3. In-house / Alternative Certification (e.g. GOOD Trade Certification)
| Factor | Score (1–5) | Notes |
|---|---|---|
| Market Access | ⭐⭐⭐ (3) | Growing; depends on how fast buyers adopt your model. |
| Cost of Certification | ⭐⭐⭐⭐ (4) | Potentially lower if tech-driven & farmer-owned. |
| Operational Burden | ⭐⭐⭐ (3) | Still requires compliance, but digital tools reduce friction. |
| Impact on Farmer Income | ⭐⭐⭐⭐⭐ (5) | Can be designed to ensure premiums go to farmers directly. |
| Reputation/Brand | ⭐⭐⭐ (3) | Needs strong marketing & proof of credibility. |
| Alternatives Value | ⭐⭐⭐⭐⭐ (5) | Can be positioned as “better than Fairtrade.” |
➡️ Best for: Pilots, innovative buyers, farmer-centric models.
➡️ Risk: Adoption curve — buyers may hesitate without proof of scale.
4. No Certification (Compete on Price & Quality Alone)
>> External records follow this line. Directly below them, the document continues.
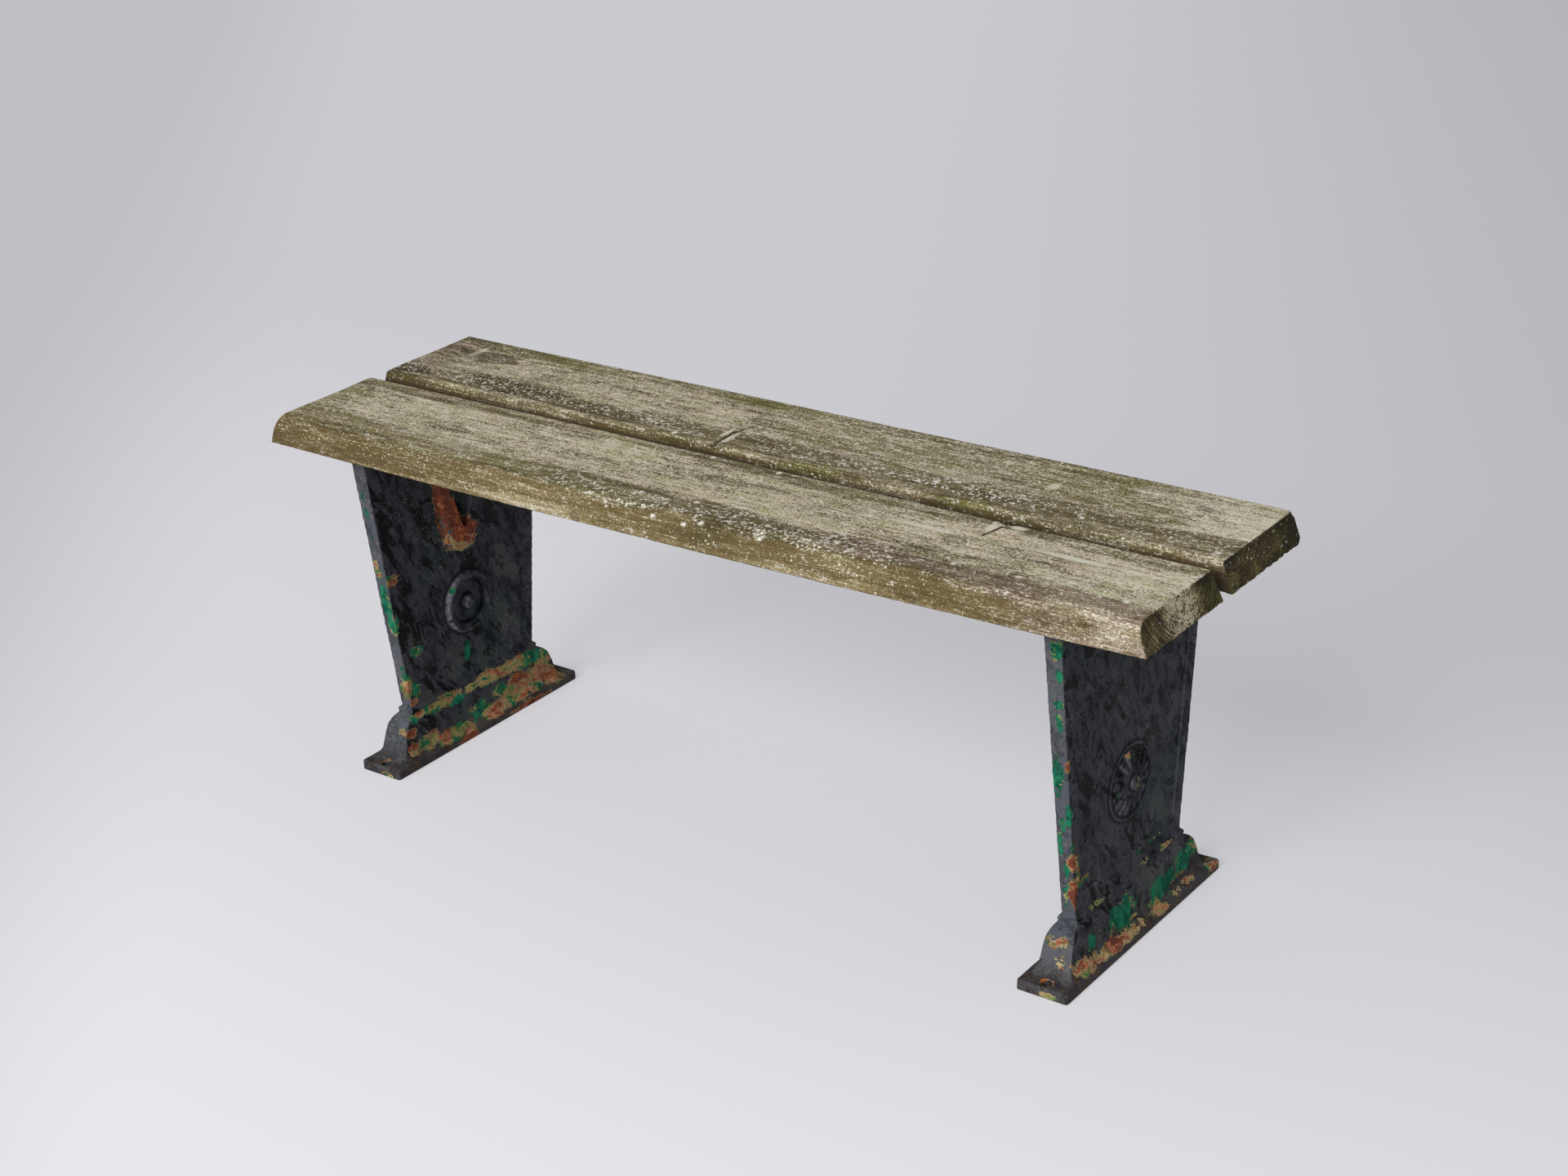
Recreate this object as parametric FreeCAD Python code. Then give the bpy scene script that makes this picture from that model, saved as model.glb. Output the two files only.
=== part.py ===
import FreeCAD, Part
import math
import os

# Bench of two thick planks on a pair of cast iron ends.
# X runs along the bench, -Y is its front, Z is up. The origin is on the ground,
# in the middle of the four holes that bolt the bench down. Lengths are millimetres.

# Seat
seat_height = 450.0
plank_thickness = 34.5
left_overhang = 84.0
right_overhang = 110.0
plank_end_slant = 12.5
front_plank_left_width = 159.0
front_plank_right_width = 150.5
front_plank_bow = 8.0
front_plank_back_slant = 5.0
front_nose_radius = 20.0
rear_plank_width = 150.0
gap_setback = 31.5
gap_at_left = 25.0
gap_at_right = 21.5
plank_edge_radius = 4.0

# Base plate of a casting
support_spacing = 918.0
plate_length = 330.0
plate_width = 62.0
plate_thickness = 12.0
plate_corner_radius = 4.0
plate_edge_radius = 1.5
floor_hole_spacing = 308.0
floor_hole_diameter = 11.0

# Moulded foot of a casting: a hollow flare, a steep face, a round shoulder and a bead
flare_height = 15.0
face_height = 18.0
shoulder_height = 16.0
bead_height = 7.4
end_toe = 149.5
end_waist = 138.0
end_shoulder = 132.5
end_neck = 113.0
end_hollow = 2.2
end_swell = 3.2
side_toe = 29.0
side_waist = 19.0
side_shoulder = 17.4
side_neck = 11.6
side_hollow = 3.0
side_swell = 1.5

# Upright of a casting
pier_foot_width = 223.0
pier_top_width = 302.5
pier_foot_thickness = 17.0
pier_top_thickness = 20.0
pier_lean = 1.8

# Sunk panel on the outer face, with a fine raised line around it
panel_side_margin = 18.0
panel_end_margin = 24.0
panel_depth = 2.2
line_margin = 9.0
line_width = 1.8
line_relief = 0.8

# Fluted rosette in the panel
rosette_height = 176.0
rosette_radius = 44.0
rosette_rim_width = 4.0
rosette_groove_width = 2.5
rosette_rim_relief = 2.0
petal_count = 16
petal_tip_relief = 1.6
petal_root_relief = 4.6
petal_swell = 1.4
flute_root_radius = 0.7
flute_tip_radius = 3.4
rosette_boss_radius = 9.0
rosette_boss_relief = 9.0
relief_root = 1.5

# Plain ring and boss on the inner face
ring_height = 168.0
ring_radius = 40.0
ring_width = 13.0
ring_relief = 7.0
dish_depth = 1.5
ring_boss_radius = 9.5
ring_boss_relief = 10.0

# Seat flange at the top of the inner face
flange_length = 292.0
flange_width = 50.0
flange_thickness = 10.0
flange_cove_radius = 8.0
flange_corner_radius = 10.0
flange_hole_diameter = 11.0
inner_hole_setback = 80.0
outer_hole_setback = 124.0
hole_reach = 28.0

# Forked bracket under the flange
bracket_top_half_width = 56.0
bracket_nose_radius = 28.0
bracket_nose_drop = 151.5
bracket_rib_width = 11.0
pocket_nose_half_width = 3.0
pocket_drop = 147.0
bracket_top_reach = 40.0
bracket_reach = 10.0
bracket_curve_height = 70.0
bracket_curve_hollow = 9.0

# Coach screws and washers that hold the planks from below
screw_diameter = 9.5
screw_length = 38.0
screw_point_length = 8.0
head_across_flats = 14.3
head_height = 6.4
washer_diameter = 25.0
washer_hole_diameter = 10.5
washer_thickness = 2.0
pilot_clearance = 0.1
pilot_end_clearance = 1.0

overrun = 5.0

# Heights and places that follow
seat_underside = seat_height - plank_thickness
flare_top = plate_thickness + flare_height
shoulder_base = flare_top + face_height
neck_level = shoulder_base + shoulder_height
bead_top = neck_level + bead_height
flange_underside = seat_underside - flange_thickness
head_top = flange_underside - washer_thickness
half_spacing = support_spacing / 2
plank_left = -half_spacing - left_overhang
plank_right = half_spacing + right_overhang
bottom_left = plank_left - plank_end_slant
bottom_right = plank_right + plank_end_slant
hole_places = (-outer_hole_setback, -inner_hole_setback, inner_hole_setback, outer_hole_setback)

centre = FreeCAD.Vector(0, 0, 0)
upwards = FreeCAD.Vector(0, 0, 1)


def across(y, z):
    """A point in the upright plane across the bench."""
    return FreeCAD.Vector(0, y, z)


def along(x, z):
    """A point in the upright plane along the bench."""
    return FreeCAD.Vector(x, 0, z)


def flat(x, y):
    """A point in the level plane."""
    return FreeCAD.Vector(x, y, 0)


def between(start, end, swell):
    """Middle of an arc that stands off its chord to the right of the way from start to end."""
    run = end[0] - start[0]
    rise = end[1] - start[1]
    chord = math.hypot(run, rise)
    middle_0 = (start[0] + end[0]) / 2 + swell * rise / chord
    middle_1 = (start[1] + end[1]) / 2 - swell * run / chord
    return middle_0, middle_1


def outline_face(corners, place):
    """A face from (corner, middle of the arc that leads to it) pairs, None for a straight line."""
    edges = []
    last = corners[-1][0]
    for corner, middle in corners:
        if middle:
            edge = Part.Arc(place(*last), place(*middle), place(*corner))
        else:
            edge = Part.LineSegment(place(*last), place(*corner))
        edges.append(edge.toShape())
        last = corner
    return Part.Face(Part.Wire(edges))


def mirrored(corners):
    """Both sides of an outline given from its base to its top on the positive side."""
    ends = [corner for corner, middle in corners]
    arcs = [middle for corner, middle in corners]
    other = []
    for corner, middle in zip(reversed(ends), [None] + arcs[:0:-1]):
        flipped = (-middle[0], middle[1]) if middle else None
        other.append(((-corner[0], corner[1]), flipped))
    return corners + other


def prism(face, reach):
    """A face thickened by reach both ways along its normal axis."""
    normal = face.normalAt(0, 0)
    solid = face.extrude(normal * (2 * reach))
    solid.translate(normal * -reach)
    return solid


def straight(points):
    """Corners of an outline with straight sides only."""
    return [(point, None) for point in points]


def moulded_foot():
    """The foot: one ogee outline seen from the end and one from the side, which meet in mitres."""
    def half_outline(toe, waist, shoulder, neck, root, hollow, swell):
        bead_middle = (root + bead_height / 2, neck_level + bead_height / 2)
        return [
            ((toe, 0), None),
            ((toe, plate_thickness), None),
            ((waist, flare_top), between((toe, plate_thickness), (waist, flare_top), -hollow)),
            ((shoulder, shoulder_base), None),
            ((neck, neck_level), between((shoulder, shoulder_base), (neck, neck_level), swell)),
            ((root, neck_level), None),
            ((root, bead_top), bead_middle),
        ]

    end = half_outline(end_toe, end_waist, end_shoulder, end_neck, pier_foot_width / 2,
                       end_hollow, end_swell)
    side = half_outline(side_toe, side_waist, side_shoulder, side_neck, pier_foot_thickness / 2,
                        side_hollow, side_swell)
    from_end = prism(outline_face(mirrored(end), across), plate_width)
    from_side = prism(outline_face(mirrored(side), along), plate_length)
    return from_end.common(from_side)


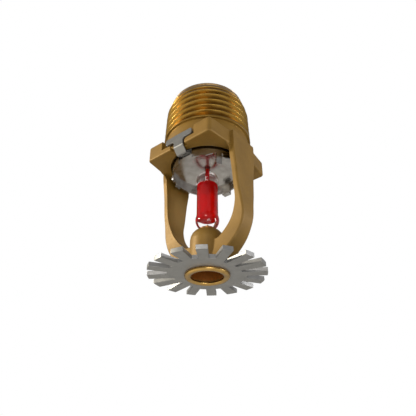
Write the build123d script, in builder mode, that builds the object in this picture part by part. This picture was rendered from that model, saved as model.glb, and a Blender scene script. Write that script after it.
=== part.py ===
from build123d import *
import math
import os

# Pendent fire sprinkler head, 1/2 inch pipe thread, glass bulb, millimetres.
# +Z points up the pipe. Z = 0 is the wrench boss's top face, where the neck starts.
# Arms lie along X. The ejector spring's T notch faces -Y.
# Heights h below are above the deflector's lower face. z_of turns them into Z.

# frame casting
SHOULDER_H = 31.6
BOSS_UNDER_H = 27.6
BOSS_HALF_FLATS = 11.1
BOSS_CORNER_X = 9.3
BOSS_SIDE_X = 10.1
BOSS_SIDE_Y = 4.2
BOSS_CORNER_R = 0.9
EDGE_R = 0.35
ARM_OUT_X = 10.85
ARM_EDGE_R = 0.4
ARM_WEB_X = 9.62
FLARE_R = 2.0
HUB_R = 3.82
HUB_TOP_R = 2.4
HUB_TOP_H = 10.2
HUB_FOOT_R = 5.2
HUB_FOOT_H = 2.3
YOKE_REACH = 15

# inlet nipple, 1/2-14 NPT
NIPPLE_LEN = 16.0
NECK_R = 10.25
NECK_LEN = 3.1
PITCH = 25.4 / 14
TAPER = 1 / 32
CREST_R = 10.86
THREAD_DEPTH = 1.25
THREAD_BASE_W = 1.62
THREAD_CREST_W = 0.22
FIRST_CREST_Z = 3.25
GROOVE_Z = 4.05
GROOVE_LATE = 1.9
GROOVE_START_DEG = 215
CUTTER_OVER = 0.15
LEAD_LEN = 4.1
END_R = 9.3
INLET_R = 7.5
INLET_LEN = 9.0
ORIFICE_R = 6.35

# opening for the cap and its seat
MOUTH_R = 8.9
MOUTH_ROOF_H = 29.7
SEAT_H = 29.07
SEAT_LIP_R = 7.1

# T notch and ejector spring
NOTCH_DEPTH_Y = 9.95
NOTCH_HEAD_HALF = 4.9
NOTCH_STEM_HALF = 2.15
NOTCH_STEP_H = 28.9
NOTCH_CORNER_R = 0.7
SPRING_T = 0.4
SPRING_HALF = 1.35
SPRING_HEAD_HALF = 3.95
SPRING_HEAD_H = 1.65
SPRING_Y = 10.6
SPRING_TOP_H = 31.4
SPRING_BEND_R = 0.45
SPRING_CORNER_R = 0.5
SPRING_CROTCH_R = 0.6
BEND_H = 28.0
TONGUE_H = 27.4
TONGUE_END_Y = 6.9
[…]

| Factor | Score (1–5) | Notes |
|---|---|---|
| Market Access | ⭐ (1) | Mostly limited to local/regional buyers. |
| Cost of Certification | ⭐⭐⭐⭐⭐ (5) | Zero cost. |
| Operational Burden | ⭐⭐⭐⭐⭐ (5) | Focus on production & quality only. |
| Impact on Farmer Income | ⭐⭐ (2) | Stuck in commodity pricing; limited bargaining power. |
| Reputation/Brand | ⭐ (1) | No certification = no leverage with international buyers. |
| Alternatives Value | ⭐⭐ (2) | Very limited unless paired with unique quality storytelling. |
➡️ Best for: Farmers with no export ambitions; local market players.
➡️ Risk: Race to the bottom on price.
Key Takeaway ;
- If you need immediate credibility and market entry → Traditional Certification (short-term play).
- If you want long-term farmer empowerment → Direct Trade + Alternative (like GOOD Trade Certification).
- If you’re stuck in local markets → Quality + Storytelling may matter more than chasing certification.